Siegel, a Cornell-educated lawyer who has spent most of his career
as a businessman, doesn’t have any apparent prior expertise in water issues,
and this is his first book. Yet he appears to have interviewed almost everyone
involved in water innovation, water policy, and water management in Israel. And
Israel’s journey has some made-for-the-movies moments and characters.
The first significant pipeline into Israel’s Negev desert was
built in 1946, amid post–World War II shortages of metals of all kinds. The
same Simcha Blass who would go on to invent drip irrigation was in charge of
building that pipeline. He found an unlikely stockpile of water pipes: During
the Blitz on London, the city constructed an extra piping system to supply
water to fight fires caused by the nightly bombing. After the war, the system
was dismantled, and Blass managed to have representatives in Europe quietly buy
up the pipe and get it to Palestine.
Siegel also tells the story of the first wary partnership between
China and Israel designed to help solve China’s continent-wide water problems.
In 1983, nine years before the two nations formally established diplomatic
relations, China secretly invited Israeli water experts in, and agreed to
follow their guidance on smarter irrigation practices and more appropriate
crops. But with one condition: The Chinese “demanded that all markings had to
be removed from the irrigation equipment and seed packaging that might indicate
their Israeli origins.”
“In Israel, 85 percent of wastewater is cleaned and reused.
Spain has the world’s second-highest recycling rate, at 25 percent.”
Siegel is not a practiced author, and Let
There Be Water has some rough patches. The book starts slowly, with a
cookie-cutter essay on global water problems segueing into uninspiring opening
pages on what Israeli children are taught about water use in hygiene class and
on the passage of early water laws. And Let There Be Water is often frustratingly vague just when you want it to be
specific. That first water system built with pipes from the London Blitz to
supply desert farms was so expensive that early settlers nicknamed it the
“Champagne Pipeline.” But Siegel doesn’t tell us what the pipes cost (or tell
us that the cost is lost to history). Siegel describes how Israel raised
household water rates nationwide by 40 percent in 2008, resulting in both a
widespread outcry and a 16 percent drop in residential water use. But he
doesn’t tell us what Israelis pay for water at home — before the rate increase
or after.
When Siegel anticipates readers’ questions, however, he nails it.
How in the world did Israel get its farmers to adopt purified sewage for their
crops? The price of that irrigation water was discounted, its supply was
guaranteed regardless of drought, and farmers got 20 percent more than their
normal allocation if they took the reuse water. Now, they can’t get enough (and
the discounts and bonuses have long since been phased out).
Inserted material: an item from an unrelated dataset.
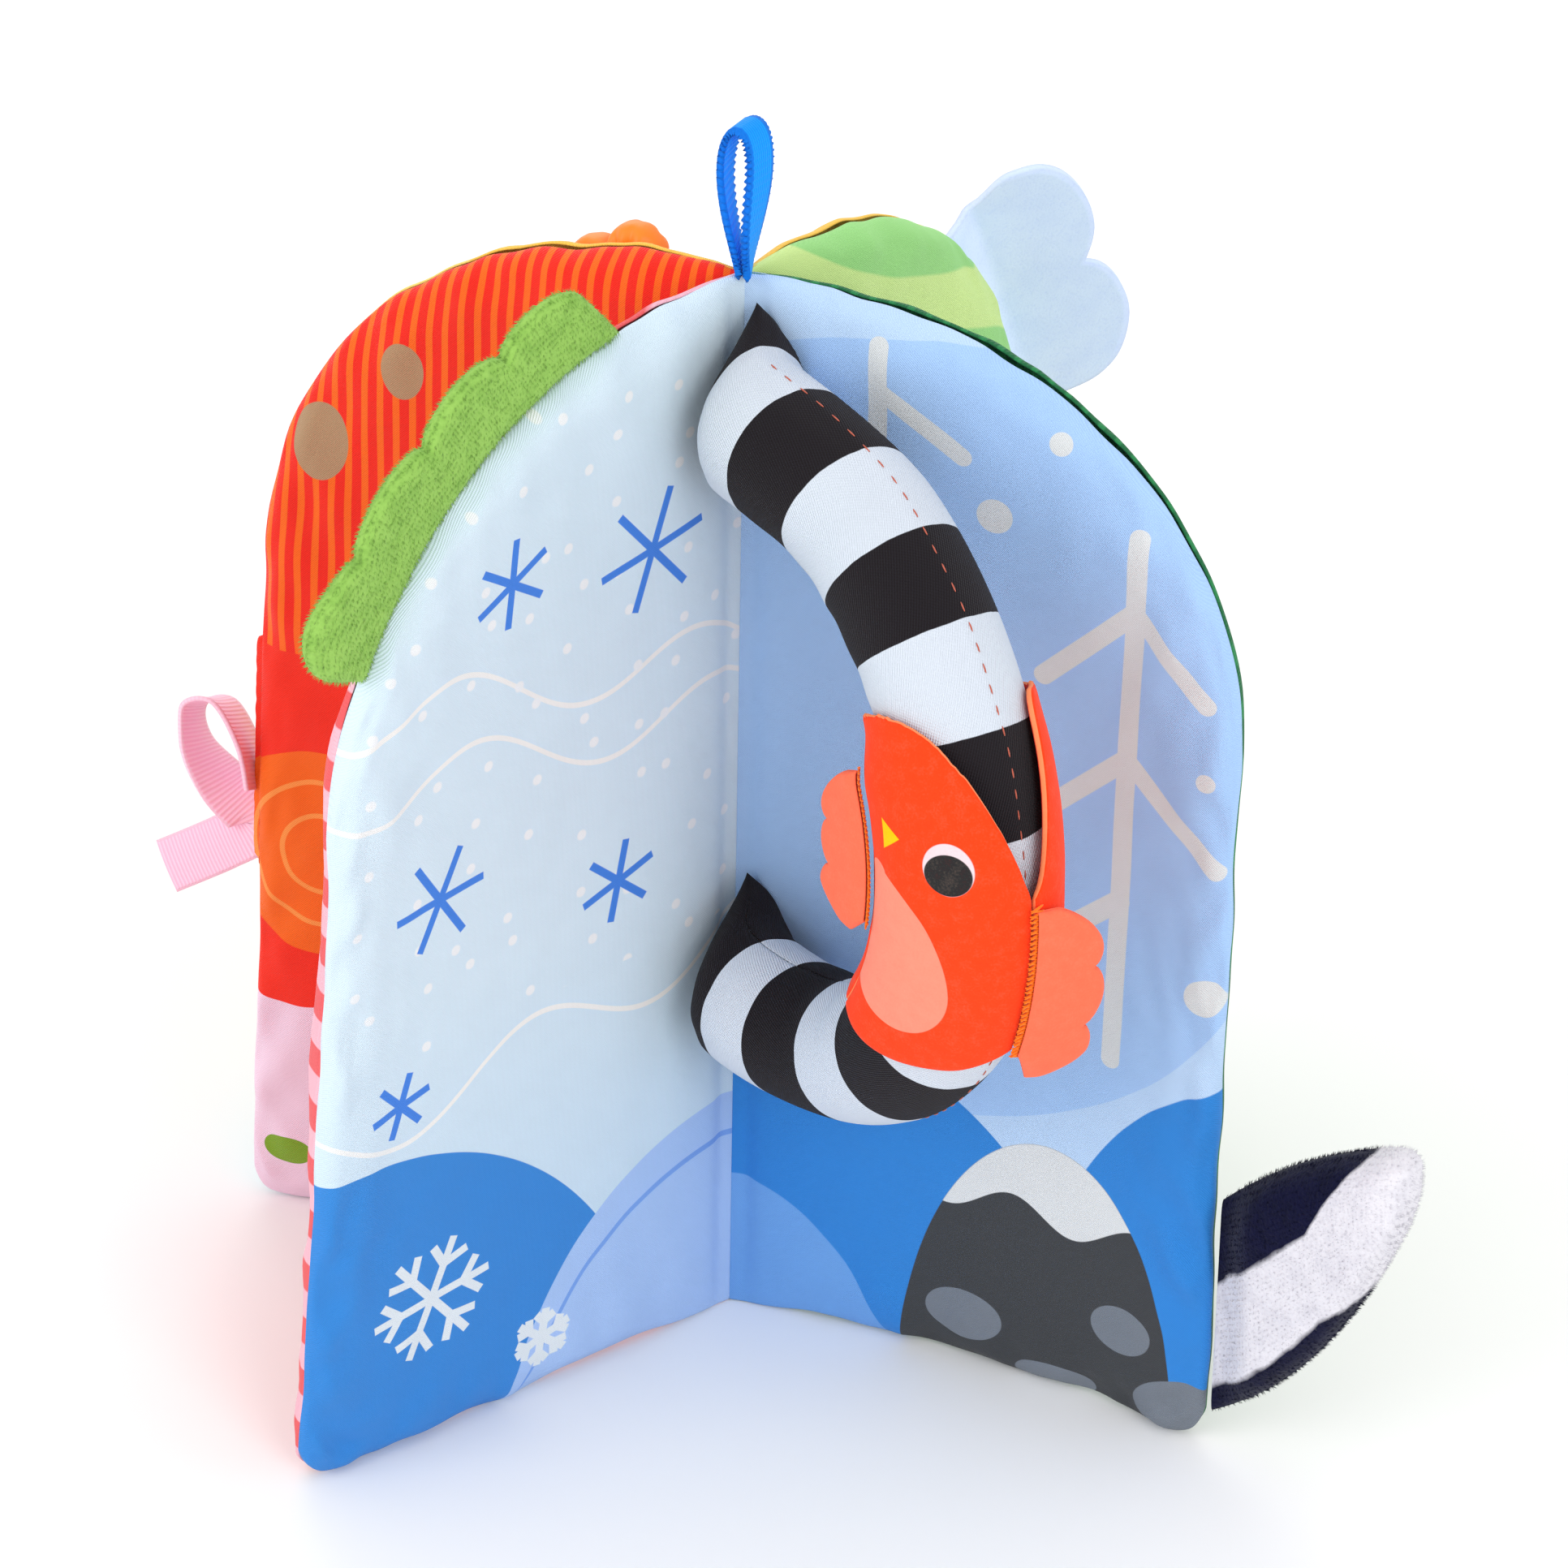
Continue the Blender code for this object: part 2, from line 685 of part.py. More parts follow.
def two_lobed_tab(leaf):
    """A flat tab of two round lobes, its root along the crown, creased towards the spring page."""
    root_start = Vector(crown(TAB_START_SHARE))
    along = (Vector(crown(TAB_END_SHARE)) - root_start).normalized()
    beyond = Vector((-along.y, along.x))
    outline = []
    for index in range(TAB_ROOT_SIDES + 1):
        share = mix(TAB_END_SHARE, TAB_START_SHARE, index / TAB_ROOT_SIDES)
        seam = Vector(crown(share)) - root_start
        outline.append(Vector((seam.dot(along), seam.dot(beyond) + GAP)))
    outline += arc_points(Vector(TAB_UPPER_LOBE), TAB_UPPER_RADIUS, *TAB_UPPER_ARC)
    outline.append(Vector(TAB_NOTCH))
    outline += arc_points(Vector(TAB_LOWER_LOBE), TAB_LOWER_RADIUS, *TAB_LOWER_ARC)
    data = bmesh.new()
    data.faces.new([data.verts.new((point.x, point.y, 0)) for point in outline])
    bmesh.ops.bisect_plane(
        data,
        geom=data.verts[:] + data.edges[:] + data.faces[:],
        plane_co=(0, TAB_CREASE, 0),
        plane_no=(0, 1, 0),
    )
    bmesh.ops.triangulate(data, faces=data.faces[:])
    straight = leaf.out * beyond.x + UP * beyond.y
    bend = math.radians(TAB_BEND)

    def place(lift):
        def point(run, rise):
            seam = root_start + along * run + beyond * min(rise, TAB_CREASE)
            turn = bend if rise > TAB_CREASE + MERGE else 0
            away = straight * math.cos(turn) - leaf.face * math.sin(turn)
            normal = leaf.face * math.cos(turn) + straight * math.sin(turn)
            return leaf.at(*seam) + away * max(rise - TAB_CREASE, 0) + normal * lift

        return point

    place_faces(data, place(TAB_HALF), place(-TAB_HALF), lambda point: (point.x, point.y))
    finish("blue_two_lobed_tab", data, (0.6, 0.72, 0.95), 0.9, flat=True)


def smooth_route(points, share):
    """A point on the smooth curve through the points, by equal shares of their count."""
    last = len(points) - 1
    index = min(int(share * last), last - 1)
    local = share * last - index
    before = points[max(index - 1, 0)]
    start, end = points[index], points[index + 1]
    after = points[min(index + 2, last)]
    leave = (end - before) / 2
    arrive = (after - start) / 2
    cubic = 2 * start - 2 * end + leave + arrive
    square = 3 * end - 3 * start - 2 * leave - arrive
    return start + (leave + (square + cubic * local) * local) * local


def ribbon(leaf):
    """A ribbon that loops up beyond the leaf's side, turns back and ends in a cut tail."""
    seat = leaf.at(side(RIBBON_HEIGHT), RIBBON_HEIGHT)
    away = leaf.tangent(side(RIBBON_HEIGHT), RIBBON_HEIGHT)
    facing = UP.cross(away)
    points = [Vector(shares) * RIBBON_SPAN for shares in RIBBON_ROUTE_SHARES]

    def route(share):
        out, up = smooth_route(points, share)
        return seat + away * (SEWN_GAP + out) + UP * up

    def place(lift):
        def point(along, across):
            before, after = max(along - SHARE_STEP, 0), min(along + SHARE_STEP, 1)
            ahead = (route(after) - route(before)).normalized()
            flat = ahead.cross(facing).normalized()
            twisted = smooth((along - RIBBON_TWIST_START_SHARE) / RIBBON_TWIST_RUN_SHARE)
            turn = math.radians(RIBBON_TWIST) * twisted
            width = facing * math.cos(turn) + flat * math.sin(turn)
            normal = ahead.cross(width).normalized()
            return route(along) + width * RIBBON_WIDTH * (across - 0.5) + normal * lift

        return point

    data = sheet(RIBBON_CELLS, 2, place(RIBBON_HALF), place(-RIBBON_HALF))
    finish("pink_ribbon", data, (0.9, 0.45, 0.6), 0.6, origin=seat)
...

One Israeli official makes an arresting point to Siegel. He
compares the current moment in water management to the moment, thousands of
years ago, when humans started to cultivate food instead of simply gathering
it: We grow food where it needs to be grown and transport it where it needs to
be eaten.
Now, the official says, we’ve reached the same point with water
—because of reuse, desalination, and micro-irrigation. We can “manufacture” the
right water for the right purpose in the right place. The only issues are
determination and cost.
That’s truer in a coastal state such as Israel than in, for
instance, Nebraska. But Israel’s determination to create water security is a
half-century-long lesson in the liberating economic power of smart water, and a
vivid illustration that scarcity doesn’t need to lead to deprivation. It can
often drive exactly the opposite: innovation and even abundance.